→ EXERCISE REQUIREMENTS
Return all of the data exactly as given.

══════

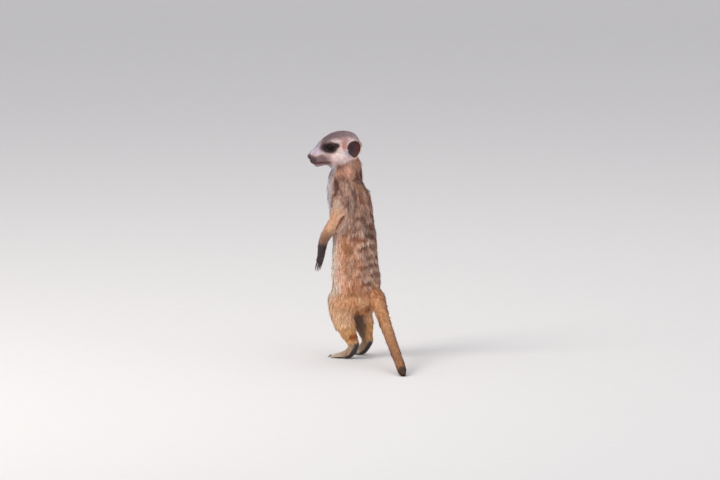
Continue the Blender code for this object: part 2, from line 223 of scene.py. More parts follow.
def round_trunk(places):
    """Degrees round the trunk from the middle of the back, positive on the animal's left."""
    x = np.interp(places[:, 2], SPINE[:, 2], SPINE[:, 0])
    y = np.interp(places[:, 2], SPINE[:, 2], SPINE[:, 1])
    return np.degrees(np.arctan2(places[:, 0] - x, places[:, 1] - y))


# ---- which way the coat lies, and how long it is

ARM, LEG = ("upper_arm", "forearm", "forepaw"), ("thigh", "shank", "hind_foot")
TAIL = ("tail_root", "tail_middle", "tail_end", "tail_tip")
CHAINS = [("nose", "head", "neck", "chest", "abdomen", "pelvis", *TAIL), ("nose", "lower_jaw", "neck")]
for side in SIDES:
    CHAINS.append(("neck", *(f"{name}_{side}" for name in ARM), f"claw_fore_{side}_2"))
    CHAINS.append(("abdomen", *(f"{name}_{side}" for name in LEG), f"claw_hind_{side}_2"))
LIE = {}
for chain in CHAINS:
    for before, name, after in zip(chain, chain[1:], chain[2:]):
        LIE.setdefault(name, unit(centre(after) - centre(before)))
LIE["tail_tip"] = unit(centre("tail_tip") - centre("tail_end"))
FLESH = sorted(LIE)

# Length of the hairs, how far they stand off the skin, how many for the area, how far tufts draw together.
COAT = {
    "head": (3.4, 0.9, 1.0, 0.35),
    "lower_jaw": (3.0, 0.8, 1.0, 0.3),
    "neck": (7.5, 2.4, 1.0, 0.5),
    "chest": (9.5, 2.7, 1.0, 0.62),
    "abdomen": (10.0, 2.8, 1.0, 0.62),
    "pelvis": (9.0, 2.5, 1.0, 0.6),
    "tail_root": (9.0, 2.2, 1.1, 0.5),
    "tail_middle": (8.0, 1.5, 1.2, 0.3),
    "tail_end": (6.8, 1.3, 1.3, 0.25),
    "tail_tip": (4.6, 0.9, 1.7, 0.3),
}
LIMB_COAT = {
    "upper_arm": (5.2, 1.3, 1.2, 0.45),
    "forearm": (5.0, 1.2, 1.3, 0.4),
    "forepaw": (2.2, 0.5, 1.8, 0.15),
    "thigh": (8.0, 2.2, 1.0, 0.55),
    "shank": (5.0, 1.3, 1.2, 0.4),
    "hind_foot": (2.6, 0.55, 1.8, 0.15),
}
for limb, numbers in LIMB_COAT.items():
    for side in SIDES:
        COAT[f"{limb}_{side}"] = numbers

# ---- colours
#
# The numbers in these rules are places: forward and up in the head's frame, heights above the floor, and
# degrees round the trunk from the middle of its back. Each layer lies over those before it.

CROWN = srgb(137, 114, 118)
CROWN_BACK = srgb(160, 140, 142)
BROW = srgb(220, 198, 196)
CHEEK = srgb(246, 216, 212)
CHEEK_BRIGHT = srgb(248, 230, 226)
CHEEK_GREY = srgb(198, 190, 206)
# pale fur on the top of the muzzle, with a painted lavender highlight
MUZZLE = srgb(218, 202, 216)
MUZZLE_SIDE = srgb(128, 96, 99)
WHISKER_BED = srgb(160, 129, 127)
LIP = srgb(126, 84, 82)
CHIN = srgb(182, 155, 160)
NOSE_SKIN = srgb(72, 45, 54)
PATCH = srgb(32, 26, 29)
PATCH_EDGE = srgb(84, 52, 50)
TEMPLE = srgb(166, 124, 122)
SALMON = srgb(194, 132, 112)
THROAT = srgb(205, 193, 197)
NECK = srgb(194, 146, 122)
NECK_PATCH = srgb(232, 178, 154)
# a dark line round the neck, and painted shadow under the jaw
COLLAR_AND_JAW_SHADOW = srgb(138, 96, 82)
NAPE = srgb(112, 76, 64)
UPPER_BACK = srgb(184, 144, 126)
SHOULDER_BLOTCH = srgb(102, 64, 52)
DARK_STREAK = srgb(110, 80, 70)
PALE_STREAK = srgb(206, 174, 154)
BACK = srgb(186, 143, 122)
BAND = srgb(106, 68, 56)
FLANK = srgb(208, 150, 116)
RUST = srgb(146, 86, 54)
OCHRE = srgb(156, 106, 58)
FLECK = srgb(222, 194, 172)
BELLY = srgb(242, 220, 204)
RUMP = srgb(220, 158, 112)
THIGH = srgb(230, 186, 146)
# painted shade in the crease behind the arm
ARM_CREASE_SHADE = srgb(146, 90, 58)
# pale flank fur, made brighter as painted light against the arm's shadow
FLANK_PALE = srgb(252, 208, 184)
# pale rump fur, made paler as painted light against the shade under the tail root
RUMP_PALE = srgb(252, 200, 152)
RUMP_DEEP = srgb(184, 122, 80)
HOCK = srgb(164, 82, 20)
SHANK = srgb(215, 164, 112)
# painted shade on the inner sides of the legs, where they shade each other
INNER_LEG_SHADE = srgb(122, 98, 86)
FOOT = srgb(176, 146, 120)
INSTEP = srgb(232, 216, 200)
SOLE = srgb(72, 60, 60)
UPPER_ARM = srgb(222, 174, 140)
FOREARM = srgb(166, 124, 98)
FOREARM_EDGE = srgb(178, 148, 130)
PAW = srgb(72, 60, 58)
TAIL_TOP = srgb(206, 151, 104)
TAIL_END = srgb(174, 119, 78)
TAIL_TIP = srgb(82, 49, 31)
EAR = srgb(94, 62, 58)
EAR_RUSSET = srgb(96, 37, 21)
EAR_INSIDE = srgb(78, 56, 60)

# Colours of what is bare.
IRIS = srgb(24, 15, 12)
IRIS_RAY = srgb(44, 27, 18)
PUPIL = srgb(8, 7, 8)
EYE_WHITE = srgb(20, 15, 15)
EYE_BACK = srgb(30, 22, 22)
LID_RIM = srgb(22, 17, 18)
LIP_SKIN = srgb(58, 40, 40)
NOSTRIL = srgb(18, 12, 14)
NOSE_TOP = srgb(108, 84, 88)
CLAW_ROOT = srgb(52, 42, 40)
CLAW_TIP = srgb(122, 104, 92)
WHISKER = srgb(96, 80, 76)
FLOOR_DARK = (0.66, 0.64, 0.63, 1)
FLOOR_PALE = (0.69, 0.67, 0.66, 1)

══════

→ FINISHED ANSWER
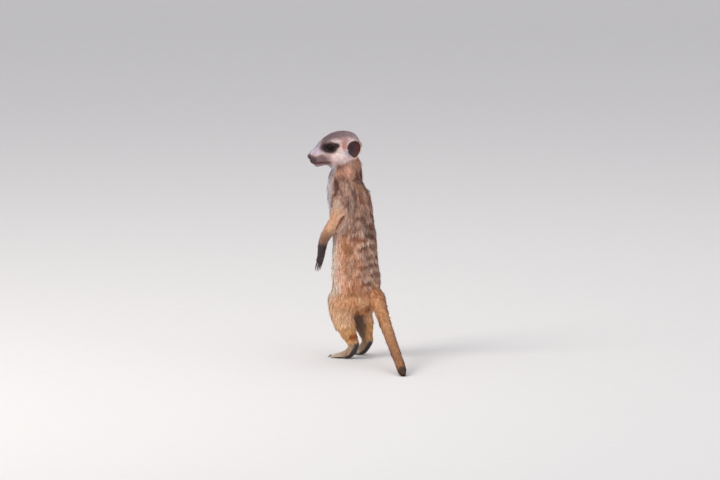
Continue the Blender code for this object: part 2, from line 223 of scene.py. More parts follow.
def round_trunk(places):
    """Degrees round the trunk from the middle of the back, positive on the animal's left."""
    x = np.interp(places[:, 2], SPINE[:, 2], SPINE[:, 0])
    y = np.interp(places[:, 2], SPINE[:, 2], SPINE[:, 1])
    return np.degrees(np.arctan2(places[:, 0] - x, places[:, 1] - y))


# ---- which way the coat lies, and how long it is

ARM, LEG = ("upper_arm", "forearm", "forepaw"), ("thigh", "shank", "hind_foot")
TAIL = ("tail_root", "tail_middle", "tail_end", "tail_tip")
CHAINS = [("nose", "head", "neck", "chest", "abdomen", "pelvis", *TAIL), ("nose", "lower_jaw", "neck")]
for side in SIDES:
    CHAINS.append(("neck", *(f"{name}_{side}" for name in ARM), f"claw_fore_{side}_2"))
    CHAINS.append(("abdomen", *(f"{name}_{side}" for name in LEG), f"claw_hind_{side}_2"))
LIE = {}
for chain in CHAINS:
    for before, name, after in zip(chain, chain[1:], chain[2:]):
        LIE.setdefault(name, unit(centre(after) - centre(before)))
LIE["tail_tip"] = unit(centre("tail_tip") - centre("tail_end"))
FLESH = sorted(LIE)

# Length of the hairs, how far they stand off the skin, how many for the area, how far tufts draw together.
COAT = {
    "head": (3.4, 0.9, 1.0, 0.35),
    "lower_jaw": (3.0, 0.8, 1.0, 0.3),
    "neck": (7.5, 2.4, 1.0, 0.5),
    "chest": (9.5, 2.7, 1.0, 0.62),
    "abdomen": (10.0, 2.8, 1.0, 0.62),
    "pelvis": (9.0, 2.5, 1.0, 0.6),
    "tail_root": (9.0, 2.2, 1.1, 0.5),
    "tail_middle": (8.0, 1.5, 1.2, 0.3),
    "tail_end": (6.8, 1.3, 1.3, 0.25),
    "tail_tip": (4.6, 0.9, 1.7, 0.3),
}
LIMB_COAT = {
    "upper_arm": (5.2, 1.3, 1.2, 0.45),
    "forearm": (5.0, 1.2, 1.3, 0.4),
    "forepaw": (2.2, 0.5, 1.8, 0.15),
    "thigh": (8.0, 2.2, 1.0, 0.55),
    "shank": (5.0, 1.3, 1.2, 0.4),
    "hind_foot": (2.6, 0.55, 1.8, 0.15),
}
for limb, numbers in LIMB_COAT.items():
    for side in SIDES:
        COAT[f"{limb}_{side}"] = numbers

# ---- colours
#
# The numbers in these rules are places: forward and up in the head's frame, heights above the floor, and
# degrees round the trunk from the middle of its back. Each layer lies over those before it.

CROWN = srgb(137, 114, 118)
CROWN_BACK = srgb(160, 140, 142)
BROW = srgb(220, 198, 196)
CHEEK = srgb(246, 216, 212)
CHEEK_BRIGHT = srgb(248, 230, 226)
CHEEK_GREY = srgb(198, 190, 206)
# pale fur on the top of the muzzle, with a painted lavender highlight
MUZZLE = srgb(218, 202, 216)
MUZZLE_SIDE = srgb(128, 96, 99)
WHISKER_BED = srgb(160, 129, 127)
LIP = srgb(126, 84, 82)
CHIN = srgb(182, 155, 160)
NOSE_SKIN = srgb(72, 45, 54)
PATCH = srgb(32, 26, 29)
PATCH_EDGE = srgb(84, 52, 50)
TEMPLE = srgb(166, 124, 122)
SALMON = srgb(194, 132, 112)
THROAT = srgb(205, 193, 197)
NECK = srgb(194, 146, 122)
NECK_PATCH = srgb(232, 178, 154)
# a dark line round the neck, and painted shadow under the jaw
COLLAR_AND_JAW_SHADOW = srgb(138, 96, 82)
NAPE = srgb(112, 76, 64)
UPPER_BACK = srgb(184, 144, 126)
SHOULDER_BLOTCH = srgb(102, 64, 52)
DARK_STREAK = srgb(110, 80, 70)
PALE_STREAK = srgb(206, 174, 154)
BACK = srgb(186, 143, 122)
BAND = srgb(106, 68, 56)
FLANK = srgb(208, 150, 116)
RUST = srgb(146, 86, 54)
OCHRE = srgb(156, 106, 58)
FLECK = srgb(222, 194, 172)
BELLY = srgb(242, 220, 204)
RUMP = srgb(220, 158, 112)
THIGH = srgb(230, 186, 146)
# painted shade in the crease behind the arm
ARM_CREASE_SHADE = srgb(146, 90, 58)
# pale flank fur, made brighter as painted light against the arm's shadow
FLANK_PALE = srgb(252, 208, 184)
# pale rump fur, made paler as painted light against the shade under the tail root
RUMP_PALE = srgb(252, 200, 152)
RUMP_DEEP = srgb(184, 122, 80)
HOCK = srgb(164, 82, 20)
SHANK = srgb(215, 164, 112)
# painted shade on the inner sides of the legs, where they shade each other
INNER_LEG_SHADE = srgb(122, 98, 86)
FOOT = srgb(176, 146, 120)
INSTEP = srgb(232, 216, 200)
SOLE = srgb(72, 60, 60)
UPPER_ARM = srgb(222, 174, 140)
FOREARM = srgb(166, 124, 98)
FOREARM_EDGE = srgb(178, 148, 130)
PAW = srgb(72, 60, 58)
TAIL_TOP = srgb(206, 151, 104)
TAIL_END = srgb(174, 119, 78)
TAIL_TIP = srgb(82, 49, 31)
EAR = srgb(94, 62, 58)
EAR_RUSSET = srgb(96, 37, 21)
EAR_INSIDE = srgb(78, 56, 60)

# Colours of what is bare.
IRIS = srgb(24, 15, 12)
IRIS_RAY = srgb(44, 27, 18)
PUPIL = srgb(8, 7, 8)
EYE_WHITE = srgb(20, 15, 15)
EYE_BACK = srgb(30, 22, 22)
LID_RIM = srgb(22, 17, 18)
LIP_SKIN = srgb(58, 40, 40)
NOSTRIL = srgb(18, 12, 14)
NOSE_TOP = srgb(108, 84, 88)
CLAW_ROOT = srgb(52, 42, 40)
CLAW_TIP = srgb(122, 104, 92)
WHISKER = srgb(96, 80, 76)
FLOOR_DARK = (0.66, 0.64, 0.63, 1)
FLOOR_PALE = (0.69, 0.67, 0.66, 1)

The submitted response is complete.